Golden State Warriors v Los Angeles LakersKobe Bryant fell to the floor with 3:08 remaining in the fourth quarter of his Los Angeles Lakers’ 118-116 win over the Golden State Warriors on Friday night. Following a timeout, Bryant went back onto the court, made both of his free throw attempts and left the game with 34 points, five rebounds and four assists. He had played every minute of the game up until that point, hitting back-to-back three-pointers to tie the Warriors only forty seconds before going down with what was later diagnosed as a torn achilles tendon in his left leg.

As Bryant answered questions in a postgame media scrum, he stood – a feat only possible through the assistance of crutches – with tears mixed with sweat on his face, making the MRI scheduled for Saturday seem perfunctory. While Friday night’s win might strengthen the Lakers’ hold on the eighth and final playoff spot in the NBA’s Western Conference, Friday night’s loss is likely to have a far bigger impact on their season, as it renders Bryant unable to participate any further, with or without a postseason entry.

To fans, the Lakers losing Bryant is like going to see a movie because of the lead actor, only for his or her character to get killed off before the climax of the film. It’s not supposed to happen this way. Not to him. Not like this.

There are few athletes so associated in our minds with their team as Bryant is with the Lakers. Perhaps we might have felt something similar last autumn when Derek Jeter was forced to end his season prematurely, after the New York Yankees shortstop broke his ankle in the first game of the American League Championship Series. However, Jeter is more familiar with age-related declines than Bryant. Outside of iconic factors, Jeter isn’t the Bryant of his team anymore, Robinson Cano is.

There are certainly a share of capable understudies in Los Angeles. Dwight Howard, Pau Gasol, Metta World Peace and even Antawn Jamison have all been playing well. However, no matter how much of Bryant’s production they combine to replicate on the floor, the outcomes will represent an altered narrative now, without Kobe Bryant in the starring role.

In our modern cynicism it’s common to roll our eyes at people who still treat athletes as heroes. Despite ample evidence that those who are good at sports are seldom also good at life, the tendency to manufacture heroism in our minds is a bit more forgivable when we’ve lived vicariously through the grand accomplishments of the same individual over the past 17 seasons. It’s certainly not right, it might not be wrong, but it’s definitely the way it is.
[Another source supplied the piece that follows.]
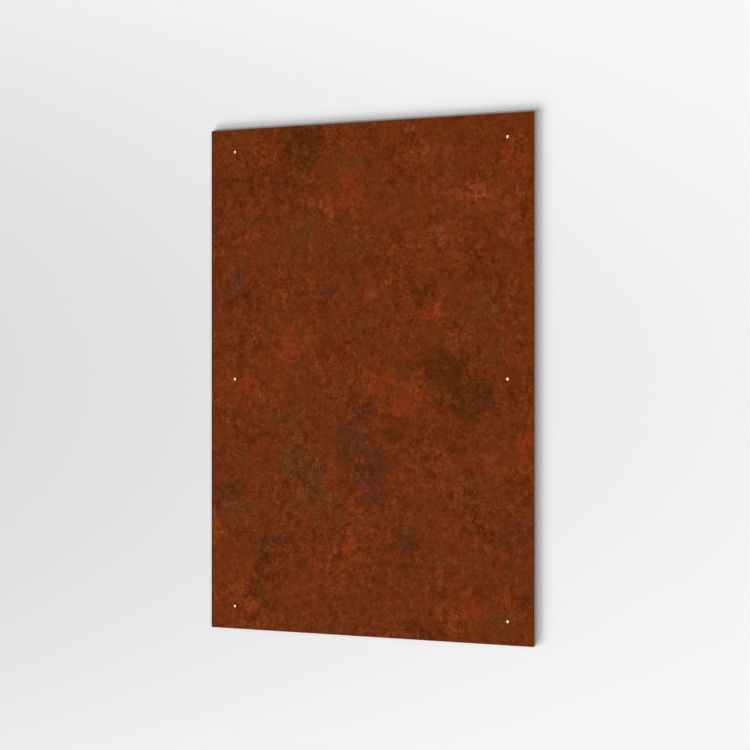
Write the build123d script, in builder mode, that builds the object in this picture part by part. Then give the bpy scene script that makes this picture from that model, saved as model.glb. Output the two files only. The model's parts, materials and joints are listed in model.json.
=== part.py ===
"""Flat rectangular steel plate, drilled with two columns of fixing holes.

The plate lies flat. The origin is the centre of its underside, +X runs across
the width, +Y along the length, and +Z points out of the face that shows.
All sizes are in millimetres.
"""

import os

from build123d import *

# Plate: half of a 900 x 1200 sheet, in the thinnest gauge that is sold as plate
plate_width = 600.0
plate_length = 900.0
plate_thickness = 3.0

# Outline: cut square, with its corners and edges dulled so that it can be handled
corner_radius = 1.0
edge_radius = 0.3

# Fixing holes: drilled straight through and deburred on both faces
hole_diameter = 5.0
hole_deburr = 0.3
hole_columns = 2
hole_rows = 3
side_margin = 46.0  # from a long edge to the nearest hole centres
end_margin = 40.0  # from a short edge to the nearest hole centres

# The outer holes keep their margins, and the others divide the rest evenly
column_spacing = (plate_width - 2 * side_margin) / (hole_columns - 1)
row_spacing = (plate_length - 2 * end_margin) / (hole_rows - 1)

with BuildPart() as steel_plate:
    with BuildSketch(Plane.XY):
        RectangleRounded(plate_width, plate_length, corner_radius)
    extrude(amount=plate_thickness)

    # The outline's edges on both faces, before the holes add edges of their own
    both_faces = steel_plate.faces().filter_by(Axis.Z)
    fillet(both_faces.edges(), radius=edge_radius)

    with GridLocations(column_spacing, row_spacing, hole_columns, hole_rows):
        Hole(radius=hole_diameter / 2)
    hole_rims = steel_plate.edges(Select.LAST).filter_by(GeomType.CIRCLE)
    chamfer(hole_rims, length=hole_deburr)

steel_plate.part.label = "steel_plate"

os.makedirs("parts", exist_ok=True)
export_step(steel_plate.part, "parts/steel_plate.step")

print("holes", hole_columns, "x", hole_rows, "spaced", column_spacing, "x", row_spacing)
print("volume", round(steel_plate.part.volume, 1), "mm3")
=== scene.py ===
# %% [markdown]
# # A rusted steel plate
#
# The object is one flat sheet of steel, 600 by 900 mm and 3 mm thick, with a
# small hole near each corner and one halfway up each long edge. Its form is
# almost nothing, so the looks are all in the skin: steel that was left to
# rust until it grew a dense brown coat, and the coat is never one colour.
#
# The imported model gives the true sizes. Everything below is worked out from
# it, in metres, with the plate lying on the floor and +Z out of its face.

import json
import math

import bpy
import numpy as np
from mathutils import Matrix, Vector


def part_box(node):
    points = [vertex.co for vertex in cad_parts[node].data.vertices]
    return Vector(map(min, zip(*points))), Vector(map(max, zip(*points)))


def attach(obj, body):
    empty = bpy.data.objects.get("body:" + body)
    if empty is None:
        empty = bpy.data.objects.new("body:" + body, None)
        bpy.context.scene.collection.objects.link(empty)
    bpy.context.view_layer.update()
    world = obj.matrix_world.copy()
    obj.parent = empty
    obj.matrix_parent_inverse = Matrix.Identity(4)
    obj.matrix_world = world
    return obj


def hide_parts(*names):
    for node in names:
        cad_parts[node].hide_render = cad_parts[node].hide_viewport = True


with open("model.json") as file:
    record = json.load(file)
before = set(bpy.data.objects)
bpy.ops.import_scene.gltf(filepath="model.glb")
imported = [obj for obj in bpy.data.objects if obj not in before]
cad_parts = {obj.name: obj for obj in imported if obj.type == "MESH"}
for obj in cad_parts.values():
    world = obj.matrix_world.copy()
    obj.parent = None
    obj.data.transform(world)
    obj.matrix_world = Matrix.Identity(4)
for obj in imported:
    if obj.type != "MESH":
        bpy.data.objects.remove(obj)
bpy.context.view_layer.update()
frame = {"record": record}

MM = 0.001
low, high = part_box("steel_plate")
WIDTH, LENGTH, THICKNESS = (h - l for l, h in zip(low, high))
print("plate", round(WIDTH / MM, 2), round(LENGTH / MM, 2), round(THICKNESS / MM, 2), "mm")

# %% [markdown]
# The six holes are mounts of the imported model, so their places and their
# radius are read from its record instead of being typed in a second time.
# A rectangle of holes has two spacings, and a line of holes has only one.

# %% Read the hole places
mounts = {mount["name"]: mount for mount in frame["record"]["mounts"]}
corners = mounts["corner_holes"]["dims"]
HOLE_RADIUS = corners["hole_r_mm"] * MM
HOLE_X = np.array([-0.5, 0.5]) * corners["spacing_x_mm"] * MM
HOLE_Y = np.array([-0.5, 0.0, 0.5]) * corners["spacing_y_mm"] * MM
print("hole radius", HOLE_RADIUS / MM, "columns", HOLE_X / MM, "rows", HOLE_Y / MM)

# %% [markdown]
# ## The surface of the plate
#
# A plate could be a cube with six cylinders cut out of it, but that leaves
# long thin triangles that take no relief. Here each face is a grid instead.
# Its cells are small beside the holes and at the corners and larger in the
# open, and a ring of cells turns each square gap in the grid into a round
# hole. Two strips, swept round the outline and down each hole, close it.

# %% Cell sizes
CELL = 4.2 * MM
RING_CELL = 2.0 * MM
RING_HALF = 4 * RING_CELL  # half of the square gap round a hole
EDGE_CELL = 1.0 * MM
EDGE_BAND = 3 * MM  # width of the band of small cells inside each edge
CORNER_RADIUS = 1.0 * MM
CORNER_CELLS = 3
EDGE_RADIUS = 0.3 * MM
RIM_BREAK = 0.3 * MM


def cell_borders(half_size, hole_places):
    """Borders of the cells along one axis: straight runs of even steps between
    fixed stops, with small steps across each hole and in each corner."""
    end = half_size - EDGE_RADIUS
    corner = CORNER_RADIUS - EDGE_RADIUS
    stops = [-end, -end + corner, -end + corner + EDGE_BAND]
    steps = [corner / CORNER_CELLS, EDGE_CELL]
    for place in hole_places:
        stops += [place - RING_HALF, place + RING_HALF]
        steps += [CELL, RING_CELL]
    stops += [end - corner - EDGE_BAND, end - corner, end]
    steps += [CELL, EDGE_CELL, corner / CORNER_CELLS]
    runs = []
    for start, stop, step in zip(stops[:-1], stops[1:], steps):
        count = max(1, round((stop - start) / step))
        runs.append(np.linspace(start, stop, count + 1)[:-1])
    return np.concatenate(runs + [[end]])


COLUMNS = cell_borders(WIDTH / 2, HOLE_X)
ROWS = cell_borders(LENGTH / 2, HOLE_Y)
print("cell borders", len(COLUMNS), "across and", len(ROWS), "along")

# %% [markdown]
# A square of cells can be bent into a quarter disc by one short formula, and
# the plate needs it twice: for its rounded corners, and for the round holes
# inside their square gaps.


# %% Squares to rounds
def round_off(a, b):
    """Square to disc: a becomes a * sqrt(1 - b^2 / 2), and b likewise, so the
    border of the square -1..1 lands on the unit circle and the axes stay."""
    return a * np.sqrt(1 - b * b / 2), b * np.sqrt(1 - a * a / 2)


def round_corners(x, y):
    """Pull the cells of the four corners in, so that the outline turns there
    on an arc. Elsewhere one of the two offsets is nought and nothing moves."""
    radius = CORNER_RADIUS - EDGE_RADIUS
    inner_x = WIDTH / 2 - CORNER_RADIUS
    inner_y = LENGTH / 2 - CORNER_RADIUS
    a = np.clip((np.abs(x) - inner_x) / radius, 0, None)
    b = np.clip((np.abs(y) - inner_y) / radius, 0, None)
    bent_a, bent_b = round_off(a, b)
    return (
        np.where(a > 0, np.sign(x) * (inner_x + radius * bent_a), x),
        np.where(b > 0, np.sign(y) * (inner_y + radius * bent_b), y),
    )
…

Early Saturday morning, Bryant posted something of a rant on his Facebook page describing his frustration, putting his injury in perspective and vowing to keep on keeping on with his phenomenal basketball career despite the history of this particular injury wreaking havoc on players in the past. The response from fans was overwhelmingly positive, a surprise given the typical vitriol that’s expressed through social media. His openness received a hero’s welcome.

It only serves to add to the dark comedy inherent in a seemingly indestructible figure whose ability doesn’t wane like a normal mortal being brought down by an achilles injury that was as unforeseen as an arrow shot forth from the bow of Paris, and guided by the hand of a god. That this event occurred against a team nicknamed the Warriors makes the reference almost too obvious. If this had happened in a work of fiction it would be criticized for a lack of subtlety.